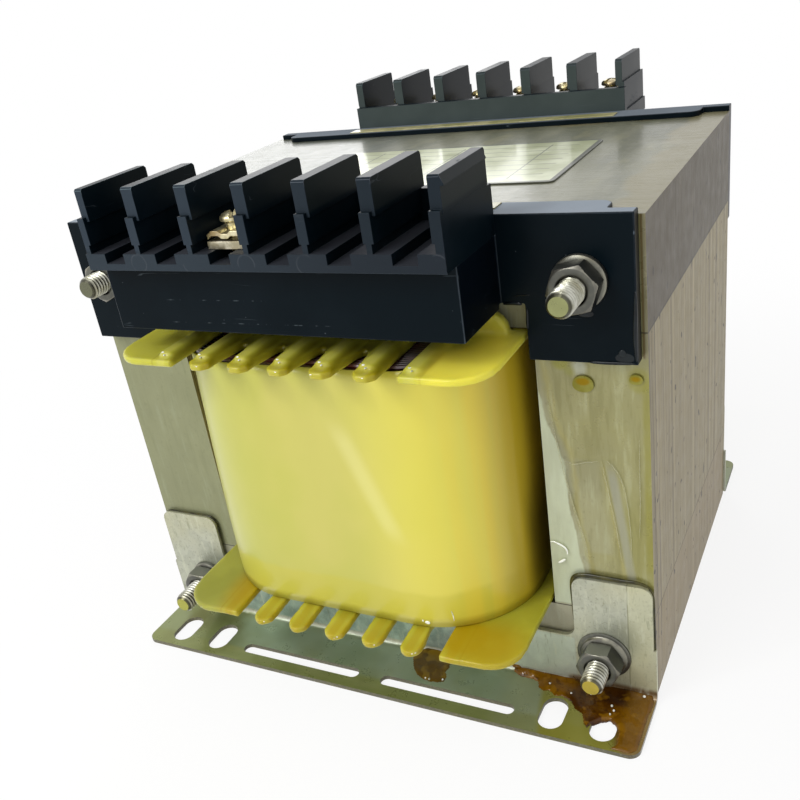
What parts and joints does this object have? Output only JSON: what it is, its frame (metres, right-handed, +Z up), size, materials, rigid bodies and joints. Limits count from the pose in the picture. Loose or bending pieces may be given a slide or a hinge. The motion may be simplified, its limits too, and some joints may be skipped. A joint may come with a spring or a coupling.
{
  "type": "control transformer",
  "caption": "Open-frame control transformer: laminated steel core on slotted feet, wrapped winding on a flanged bobbin, barriered terminal rails along the top front and back edges.",
  "frame": {"origin": "on the mounting plane under the feet, at the centre of the core in plan", "axes": "+Z up, +Y from the front towards the back across the sheet stack, +X to the right along the terminal rails"},
  "size_m": [0.1536, 0.1614, 0.143],
  "materials": {
    "core": "varnished sheet steel, satin",
    "bobbin": "translucent yellow, glossy with varnish",
    "magnet_wire": "dark red enamelled wire under varnish",
    "wrap": "glossy yellow film",
    "foot_zinc": "zinc-coated sheet with spangle and varnish stains",
    "black_plastic": "black, semi-gloss moulding",
    "terminal_nickel": "plated, slightly yellow",
    "terminal_brass": "plated brass, bright",
    "zinc_fixings": "bright zinc plate",
    "nameplate_metal": "printed metal foil, left bare but for ruled lines",
    "marker_label": "pale yellow label film"
  },
  "bodies": {
    "root": {"core_top_yoke": "core", "core_bottom_yoke": "core", "core_left_limb": "core", "core_right_limb": "core", "core_centre_limb": "core", "bobbin_tube": "bobbin", "bobbin_top_flange": "bobbin", "bobbin_bottom_flange": "bobbin", "winding": "magnet_wire", "winding_wrap": "wrap", "front_foot": "foot_zinc", "back_foot": "foot_zinc", "front_bracket": "black_plastic", "back_bracket": "black_plastic", "front_rail": "black_plastic", "back_rail": "black_plastic", "front_terminal_plate": "terminal_nickel", "back_terminal_plates": "terminal_nickel", "front_terminal_clamp": "terminal_brass", "front_terminal_screw": "terminal_brass", "back_terminal_clamps": "terminal_brass", "back_terminal_screws": "terminal_brass", "bolt_top_left": "zinc_fixings", "bolt_top_right": "zinc_fixings", "bolt_bottom_left": "zinc_fixings", "bolt_bottom_right": "zinc_fixings", "front_nuts": "zinc_fixings", "front_washers": "zinc_fixings", "back_washers": "zinc_fixings", "nameplate": "nameplate_metal", "front_marker_strip": "marker_label", "back_marker_strip": "marker_label"}
  },
  "joints": []
}
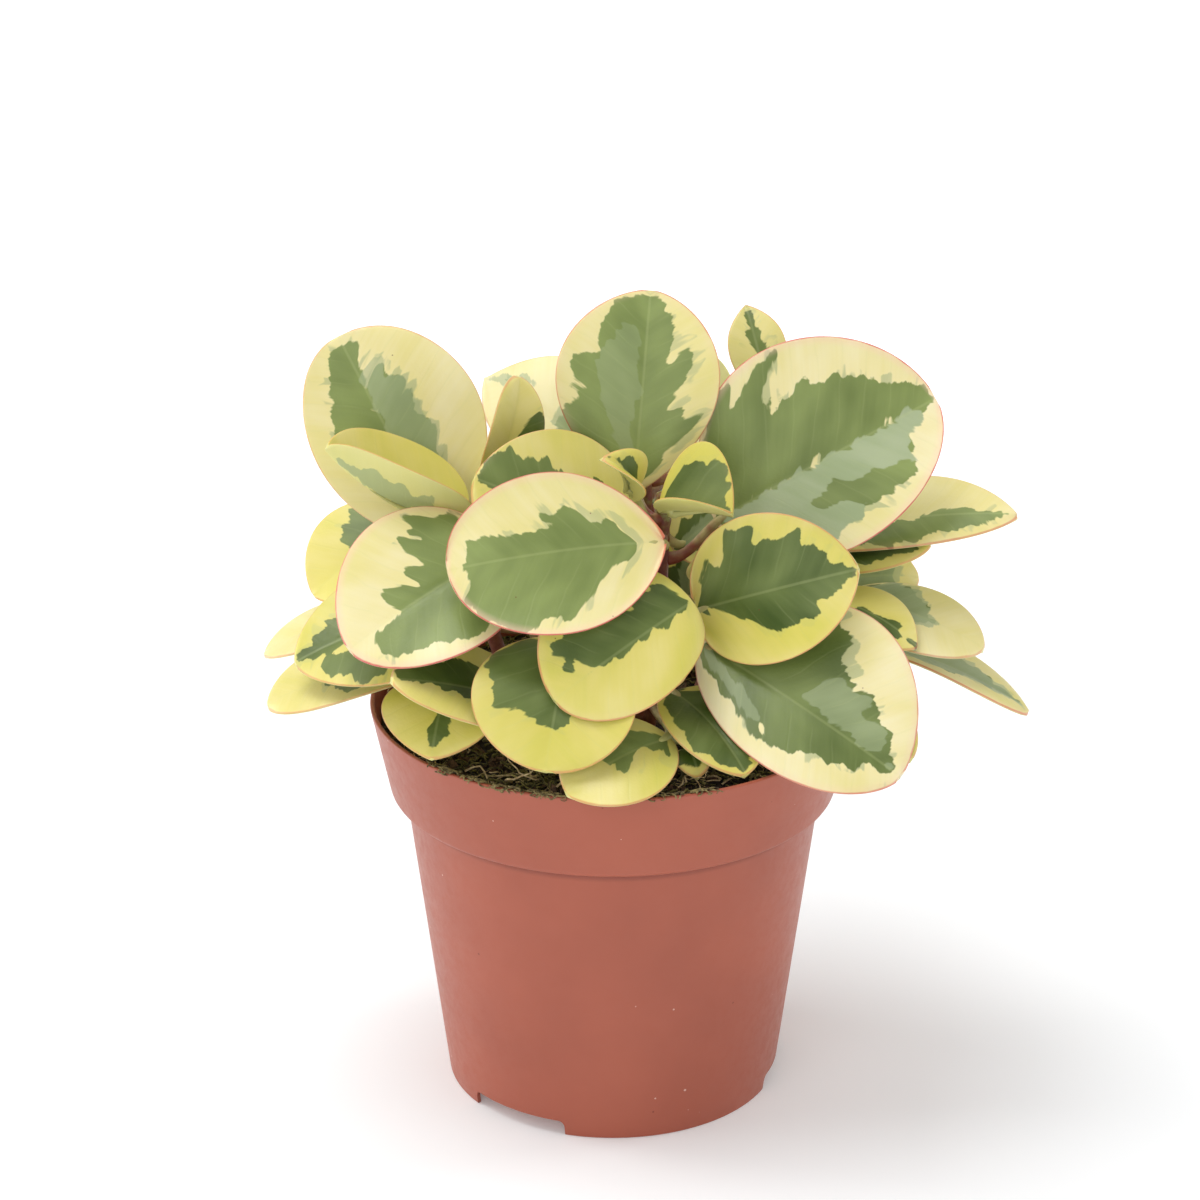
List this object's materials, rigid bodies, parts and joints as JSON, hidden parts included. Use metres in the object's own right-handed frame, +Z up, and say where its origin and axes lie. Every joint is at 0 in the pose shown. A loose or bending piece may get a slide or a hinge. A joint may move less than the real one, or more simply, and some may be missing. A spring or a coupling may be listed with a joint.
{
  "type": "potted peperomia",
  "caption": "Bushy house plant with thick, smooth, rounded leaves, green with wide cream margins, in a tapered terracotta-coloured nursery pot with a tall collar.",
  "frame": {"origin": "on the surface that the pot stands on, under the middle of the plant's spread, seen from above", "axes": "+Z up, -Y towards the viewer of the picture, +X to that viewer's right"},
  "size_m": [0.1883, 0.1379, 0.2012],
  "materials": {
    "pot_plastic": "satin",
    "soil": "matte",
    "stem": "satin",
    "leaf": "satin"
  },
  "bodies": {
    "root": {"pot": "pot_plastic", "potting_soil": "soil", "stem_1": "stem", "stem_2": "stem", "stem_3": "stem", "stem_4": "stem", "stem_5": "stem", "stem_6": "stem", "stem_7": "stem", "stem_8": "stem", "leaf_01": "leaf", "leaf_02": "leaf", "leaf_03": "leaf", "leaf_04": "leaf", "leaf_05": "leaf", "leaf_06": "leaf", "leaf_07": "leaf", "leaf_08": "leaf", "leaf_09": "leaf", "leaf_10": "leaf", "leaf_11": "leaf", "leaf_12": "leaf", "leaf_13": "leaf", "leaf_14": "leaf", "leaf_15": "leaf", "leaf_16": "leaf", "leaf_17": "leaf", "leaf_18": "leaf", "leaf_19": "leaf", "leaf_20": "leaf", "leaf_21": "leaf", "leaf_22": "leaf", "leaf_23": "leaf", "leaf_24": "leaf", "leaf_25": "leaf", "leaf_26": "leaf", "leaf_27": "leaf", "leaf_28": "leaf", "leaf_29": "leaf", "leaf_30": "leaf", "leaf_31": "leaf", "leaf_32": "leaf", "leaf_33": "leaf", "leaf_34": "leaf", "leaf_35": "leaf", "leaf_36": "leaf", "leaf_37": "leaf", "leaf_38": "leaf", "leaf_39": "leaf", "leaf_40": "leaf", "leaf_41": "leaf", "leaf_42": "leaf", "leaf_43": "leaf", "leaf_44": "leaf", "leaf_45": "leaf", "leaf_46": "leaf", "leaf_47": "leaf", "leaf_48": "leaf", "leaf_49": "leaf"}
  },
  "joints": []
}
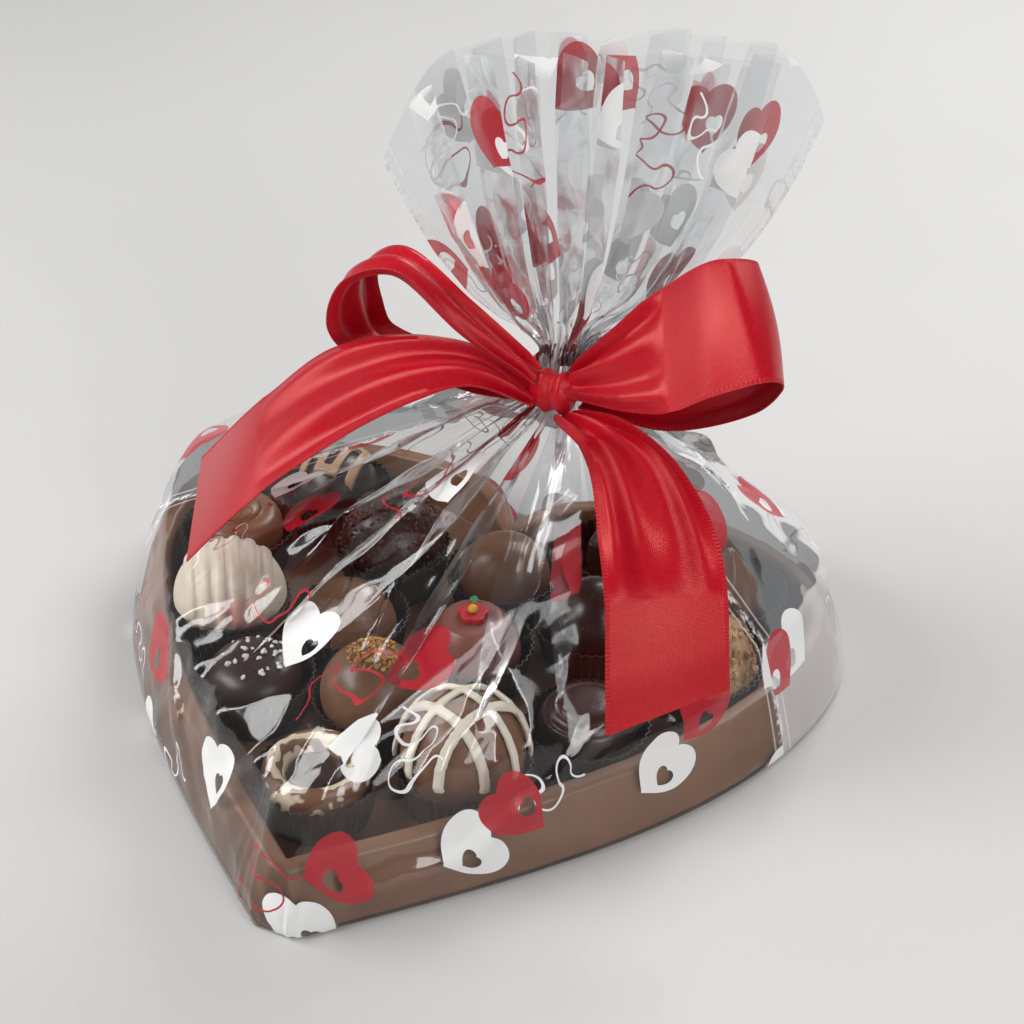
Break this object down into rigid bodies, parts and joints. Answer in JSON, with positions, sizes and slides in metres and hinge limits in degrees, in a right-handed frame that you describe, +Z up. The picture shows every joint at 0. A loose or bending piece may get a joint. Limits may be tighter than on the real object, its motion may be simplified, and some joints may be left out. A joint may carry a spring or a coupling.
{
  "type": "chocolate box",
  "caption": "Heart-shaped moulded chocolate tray of assorted chocolates in fluted paper cups, in a clear film bag gathered on top and tied with a satin ribbon bow.",
  "frame": {"origin": "middle of the heart-shaped tray on the resting plane, under the bag's flat bottom", "axes": "+Z up, the heart's tip points to -Y and its two lobes to +Y, +X to the right when seen from the tip"},
  "size_m": [0.2158, 0.196, 0.198],
  "materials": {
    "milk_chocolate": "satin",
    "dark_chocolate": "satin",
    "white_chocolate": "satin",
    "caramel_nut": "rough",
    "paper_cup": "matte",
    "clear_film": "gloss",
    "satin_ribbon": "satin",
    "red_icing": "satin",
    "green_icing": "satin",
    "yellow_icing": "satin"
  },
  "bodies": {
    "gift": {"heart_tray": "milk_chocolate", "cup_net": "paper_cup", "cup_ring": "paper_cup", "cup_ribbed": "paper_cup", "cup_oval": "paper_cup", "cup_spiral": "paper_cup", "cup_striped": "paper_cup", "cup_crumb": "paper_cup", "cup_salted": "paper_cup", "cup_caramel": "paper_cup", "cup_flower": "paper_cup", "cup_ridged": "paper_cup", "cup_dome": "paper_cup", "cup_nut": "paper_cup", "cup_swirl": "paper_cup", "cup_cordial": "paper_cup", "cup_square": "paper_cup", "film_front": "clear_film", "film_back": "clear_film", "neck_band": "satin_ribbon", "bow_knot": "satin_ribbon", "bow_loop_left": "satin_ribbon", "bow_loop_right": "satin_ribbon", "bow_tail_left": "satin_ribbon", "bow_tail_right": "satin_ribbon"},
    "net": {"choc_net": "milk_chocolate", "net_icing": "white_chocolate"},
    "ring": {"choc_ring": "milk_chocolate", "ring_centre": "dark_chocolate"},
    "ribbed": {"choc_ribbed": "white_chocolate"},
    "striped": {"choc_striped": "dark_chocolate", "striped_icing": "caramel_nut"},
    "oval": {"choc_oval": "milk_chocolate"},
    "spiral": {"choc_spiral": "milk_chocolate"},
    "ridged": {"choc_ridged": "dark_chocolate"},
    "dome": {"choc_dome": "dark_chocolate"},
    "salted": {"choc_salted": "dark_chocolate"},
    "caramel": {"choc_caramel": "milk_chocolate"},
    "cordial": {"choc_cordial": "milk_chocolate"},
    "crumb": {"choc_crumb": "dark_chocolate"},
    "nut": {"choc_nut": "caramel_nut"},
    "swirl": {"choc_swirl": "milk_chocolate"},
    "square": {"choc_square": "dark_chocolate"},
    "flower": {"choc_flower": "milk_chocolate", "flower_petals": "red_icing", "flower_eye": "yellow_icing", "flower_leaf": "green_icing"}
  },
  "joints": [
    {"name": "lift_net", "type": "slide", "parent": "gift", "child": "net", "axis": [0, 0, 1], "range_m": [0, 0.008]},
    {"name": "lift_ring", "type": "slide", "parent": "gift", "child": "ring", "axis": [0, 0, 1], "range_m": [0, 0.013]},
    {"name": "lift_ribbed", "type": "slide", "parent": "gift", "child": "ribbed", "axis": [0, 0, 1], "range_m": [0, 0.002]},
    {"name": "lift_striped", "type": "slide", "parent": "gift", "child": "striped", "axis": [0, 0, 1], "range_m": [0, 0.011]},
    {"name": "lift_oval", "type": "slide", "parent": "gift", "child": "oval", "axis": [0, 0, 1], "range_m": [0, 0.033]},
    {"name": "lift_spiral", "type": "slide", "parent": "gift", "child": "spiral", "axis": [0, 0, 1], "range_m": [0, 0.011]},
    {"name": "lift_ridged", "type": "slide", "parent": "gift", "child": "ridged", "axis": [0, 0, 1], "range_m": [0, 0.021]},
    {"name": "lift_dome", "type": "slide", "parent": "gift", "child": "dome", "axis": [0, 0, 1], "range_m": [0, 0.05]},
    {"name": "lift_salted", "type": "slide", "parent": "gift", "child": "salted", "axis": [0, 0, 1], "range_m": [0, 0.014]},
    {"name": "lift_caramel", "type": "slide", "parent": "gift", "child": "caramel", "axis": [0, 0, 1], "range_m": [0, 0.025]},
    {"name": "lift_cordial", "type": "slide", "parent": "gift", "child": "cordial", "axis": [0, 0, 1], "range_m": [0, 0.042]},
    {"name": "lift_crumb", "type": "slide", "parent": "gift", "child": "crumb", "axis": [0, 0, 1], "range_m": [0, 0.028]},
    {"name": "lift_nut", "type": "slide", "parent": "gift", "child": "nut", "axis": [0, 0, 1], "range_m": [0, 0.015]},
    {"name": "lift_swirl", "type": "slide", "parent": "gift", "child": "swirl", "axis": [0, 0, 1], "range_m": [0, 0.018]},
    {"name": "lift_square", "type": "slide", "parent": "gift", "child": "square", "axis": [0, 0, 1], "range_m": [0, 0.023]},
    {"name": "lift_flower", "type": "slide", "parent": "gift", "child": "flower", "axis": [0, 0, 1], "range_m": [0, 0.05]}
  ]
}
+---+
# Requirement:
Search the entries for the word "JSON", then gather every line that has it.

# Task output:
What parts and joints does this object have? Output only JSON: what it is, its frame (metres, right-handed, +Z up), size, materials, rigid bodies and joints. Limits count from the pose in the picture. Loose or bending pieces may be given a slide or a hinge. The motion may be simplified, its limits too, and some joints may be skipped. A joint may come with a spring or a coupling.
List this object's materials, rigid bodies, parts and joints as JSON, hidden parts included. Use metres in the object's own right-handed frame, +Z up, and say where its origin and axes lie. Every joint is at 0 in the pose shown. A loose or bending piece may get a slide or a hinge. A joint may move less than the real one, or more simply, and some may be missing. A spring or a coupling may be listed with a joint.
Break this object down into rigid bodies, parts and joints. Answer in JSON, with positions, sizes and slides in metres and hinge limits in degrees, in a right-handed frame that you describe, +Z up. The picture shows every joint at 0. A loose or bending piece may get a joint. Limits may be tighter than on the real object, its motion may be simplified, and some joints may be left out. A joint may carry a spring or a coupling.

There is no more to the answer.